> [Required work]:
Give back an exact copy of the lines from the start of the material through the line bearing "# All lengths are in millimetres.". Include both ends and nothing else.
[START OF Input]
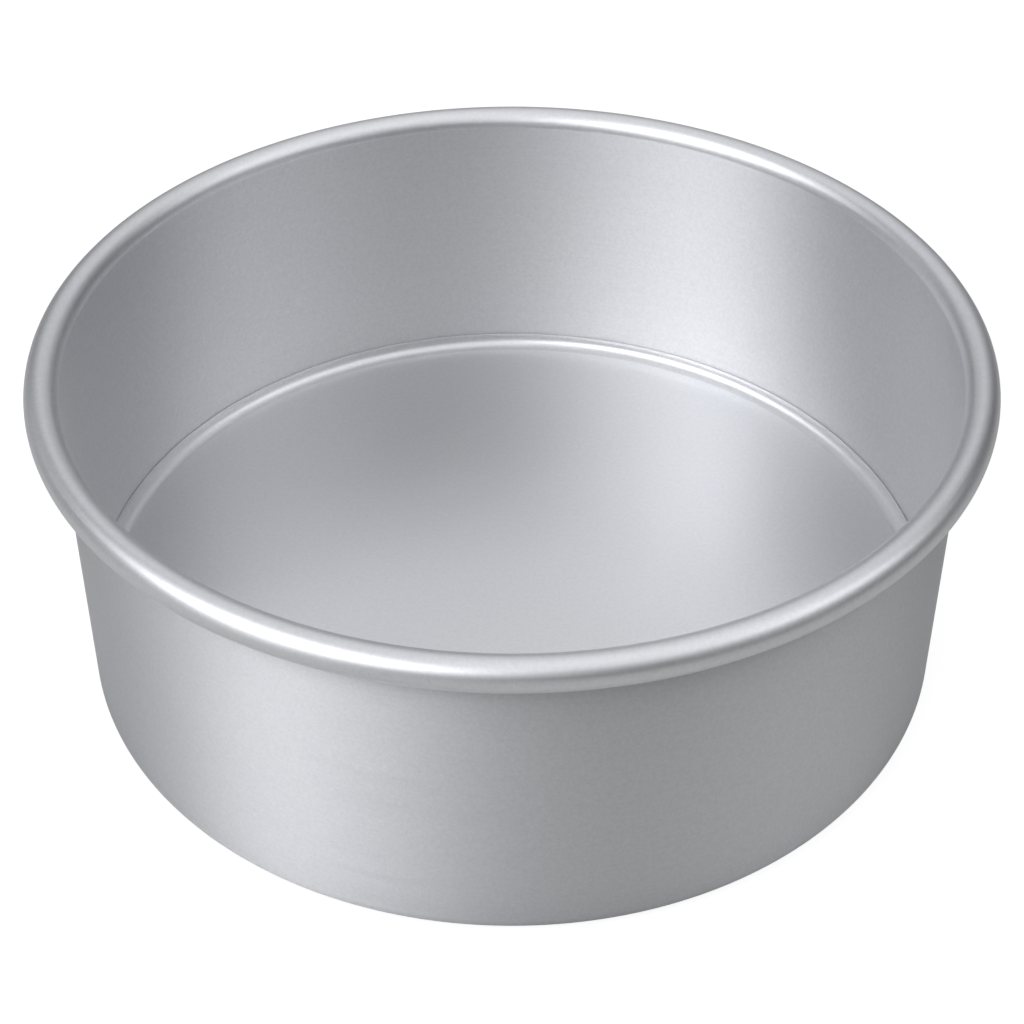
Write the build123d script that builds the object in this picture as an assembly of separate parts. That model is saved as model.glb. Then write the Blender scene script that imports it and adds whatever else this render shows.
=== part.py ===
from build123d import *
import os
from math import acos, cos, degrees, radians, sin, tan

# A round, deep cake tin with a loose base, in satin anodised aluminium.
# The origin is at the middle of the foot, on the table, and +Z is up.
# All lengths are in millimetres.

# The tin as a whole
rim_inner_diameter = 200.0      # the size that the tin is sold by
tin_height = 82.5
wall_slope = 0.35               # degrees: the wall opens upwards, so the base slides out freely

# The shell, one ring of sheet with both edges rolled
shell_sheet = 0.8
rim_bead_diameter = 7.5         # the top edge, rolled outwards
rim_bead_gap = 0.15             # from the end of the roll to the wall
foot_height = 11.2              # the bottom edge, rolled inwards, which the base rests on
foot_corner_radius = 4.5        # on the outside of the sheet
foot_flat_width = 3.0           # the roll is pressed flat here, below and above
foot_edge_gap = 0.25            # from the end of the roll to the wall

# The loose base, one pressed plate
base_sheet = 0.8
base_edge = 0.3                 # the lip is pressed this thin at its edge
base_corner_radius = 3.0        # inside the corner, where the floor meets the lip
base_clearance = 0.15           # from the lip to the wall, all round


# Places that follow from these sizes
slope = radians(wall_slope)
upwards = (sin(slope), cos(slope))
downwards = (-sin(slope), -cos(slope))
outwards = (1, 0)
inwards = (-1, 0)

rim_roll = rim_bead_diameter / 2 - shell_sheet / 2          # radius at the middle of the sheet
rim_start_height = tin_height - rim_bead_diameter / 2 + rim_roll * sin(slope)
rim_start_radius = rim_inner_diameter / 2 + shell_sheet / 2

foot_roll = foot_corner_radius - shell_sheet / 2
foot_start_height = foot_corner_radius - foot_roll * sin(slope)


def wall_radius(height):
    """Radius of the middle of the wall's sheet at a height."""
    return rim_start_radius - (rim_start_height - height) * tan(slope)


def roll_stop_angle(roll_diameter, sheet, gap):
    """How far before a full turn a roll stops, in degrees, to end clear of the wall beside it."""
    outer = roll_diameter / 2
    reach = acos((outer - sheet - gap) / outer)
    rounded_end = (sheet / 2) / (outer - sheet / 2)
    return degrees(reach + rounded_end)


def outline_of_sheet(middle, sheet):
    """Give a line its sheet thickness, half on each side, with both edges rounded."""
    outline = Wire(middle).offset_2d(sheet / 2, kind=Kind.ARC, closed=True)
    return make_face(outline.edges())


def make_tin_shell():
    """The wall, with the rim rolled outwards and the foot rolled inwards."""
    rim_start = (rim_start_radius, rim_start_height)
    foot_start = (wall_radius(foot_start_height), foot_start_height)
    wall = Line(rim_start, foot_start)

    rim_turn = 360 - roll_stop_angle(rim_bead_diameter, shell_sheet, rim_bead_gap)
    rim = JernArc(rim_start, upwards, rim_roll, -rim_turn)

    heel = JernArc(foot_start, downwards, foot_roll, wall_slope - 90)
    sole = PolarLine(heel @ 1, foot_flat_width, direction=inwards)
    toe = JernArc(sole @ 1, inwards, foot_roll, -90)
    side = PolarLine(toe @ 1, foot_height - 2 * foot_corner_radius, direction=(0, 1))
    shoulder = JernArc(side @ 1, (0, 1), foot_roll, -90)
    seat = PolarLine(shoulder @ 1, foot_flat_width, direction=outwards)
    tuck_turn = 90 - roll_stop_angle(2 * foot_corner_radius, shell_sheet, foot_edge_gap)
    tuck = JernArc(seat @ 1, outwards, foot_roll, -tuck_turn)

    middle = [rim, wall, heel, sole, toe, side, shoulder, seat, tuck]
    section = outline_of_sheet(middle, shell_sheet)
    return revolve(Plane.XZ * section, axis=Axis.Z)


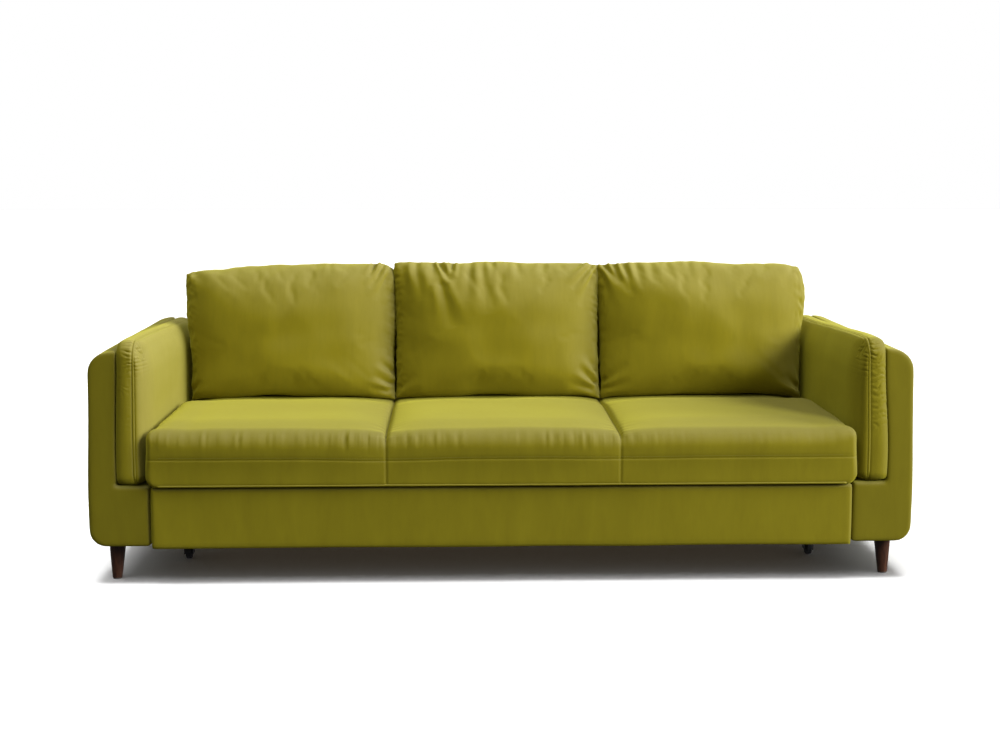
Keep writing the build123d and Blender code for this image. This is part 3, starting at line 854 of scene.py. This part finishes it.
[END OF Input]
> [Response below]:
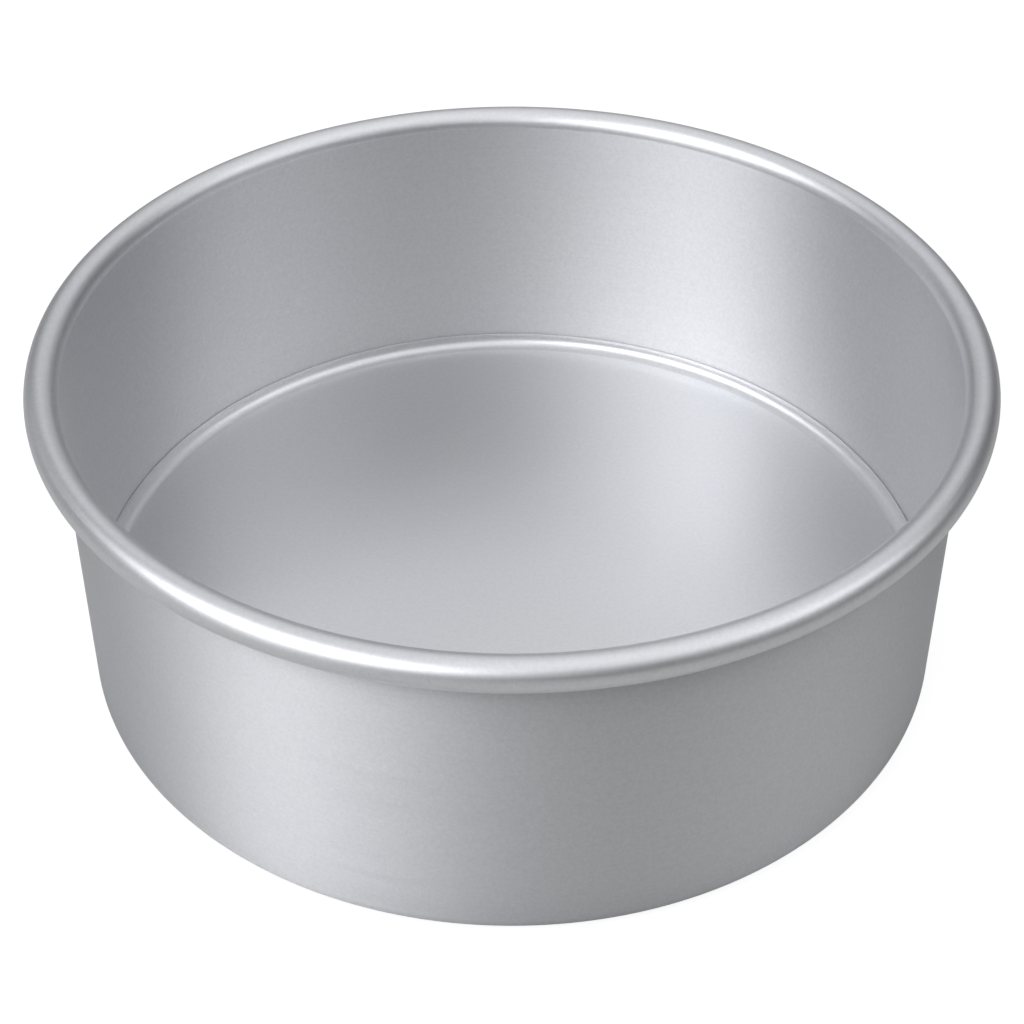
Write the build123d script that builds the object in this picture as an assembly of separate parts. That model is saved as model.glb. Then write the Blender scene script that imports it and adds whatever else this render shows.
=== part.py ===
from build123d import *
import os
from math import acos, cos, degrees, radians, sin, tan

# A round, deep cake tin with a loose base, in satin anodised aluminium.
# The origin is at the middle of the foot, on the table, and +Z is up.
# All lengths are in millimetres.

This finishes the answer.